>> Begin Supplied data

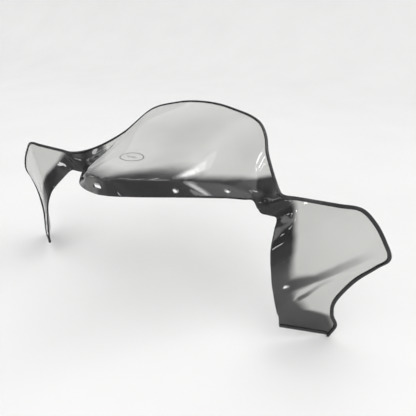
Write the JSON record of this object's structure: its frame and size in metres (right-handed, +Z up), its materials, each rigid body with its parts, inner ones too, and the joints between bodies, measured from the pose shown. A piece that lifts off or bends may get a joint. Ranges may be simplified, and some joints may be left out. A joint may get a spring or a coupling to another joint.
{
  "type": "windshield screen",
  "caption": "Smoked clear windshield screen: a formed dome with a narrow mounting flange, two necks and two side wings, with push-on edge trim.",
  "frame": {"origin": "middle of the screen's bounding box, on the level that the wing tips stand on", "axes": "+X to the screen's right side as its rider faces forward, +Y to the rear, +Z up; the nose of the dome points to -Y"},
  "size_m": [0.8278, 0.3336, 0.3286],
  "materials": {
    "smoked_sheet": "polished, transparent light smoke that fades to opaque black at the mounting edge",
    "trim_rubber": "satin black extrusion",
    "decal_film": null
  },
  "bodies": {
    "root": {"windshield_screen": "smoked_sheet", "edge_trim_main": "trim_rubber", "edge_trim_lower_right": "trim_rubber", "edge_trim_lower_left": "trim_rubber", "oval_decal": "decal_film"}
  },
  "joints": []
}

>> End Supplied data

▸ What is required: Reproduce every line of the material above exactly.

▸ Answer for the task:
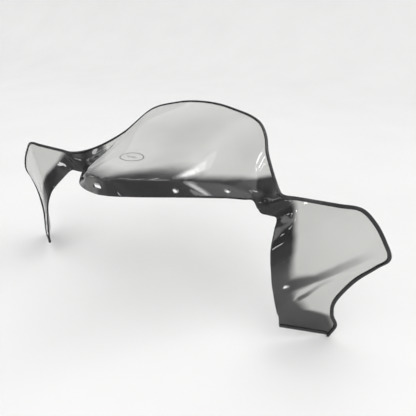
Write the JSON record of this object's structure: its frame and size in metres (right-handed, +Z up), its materials, each rigid body with its parts, inner ones too, and the joints between bodies, measured from the pose shown. A piece that lifts off or bends may get a joint. Ranges may be simplified, and some joints may be left out. A joint may get a spring or a coupling to another joint.
{
  "type": "windshield screen",
  "caption": "Smoked clear windshield screen: a formed dome with a narrow mounting flange, two necks and two side wings, with push-on edge trim.",
  "frame": {"origin": "middle of the screen's bounding box, on the level that the wing tips stand on", "axes": "+X to the screen's right side as its rider faces forward, +Y to the rear, +Z up; the nose of the dome points to -Y"},
  "size_m": [0.8278, 0.3336, 0.3286],
  "materials": {
    "smoked_sheet": "polished, transparent light smoke that fades to opaque black at the mounting edge",
    "trim_rubber": "satin black extrusion",
    "decal_film": null
  },
  "bodies": {
    "root": {"windshield_screen": "smoked_sheet", "edge_trim_main": "trim_rubber", "edge_trim_lower_right": "trim_rubber", "edge_trim_lower_left": "trim_rubber", "oval_decal": "decal_film"}
  },
  "joints": []
}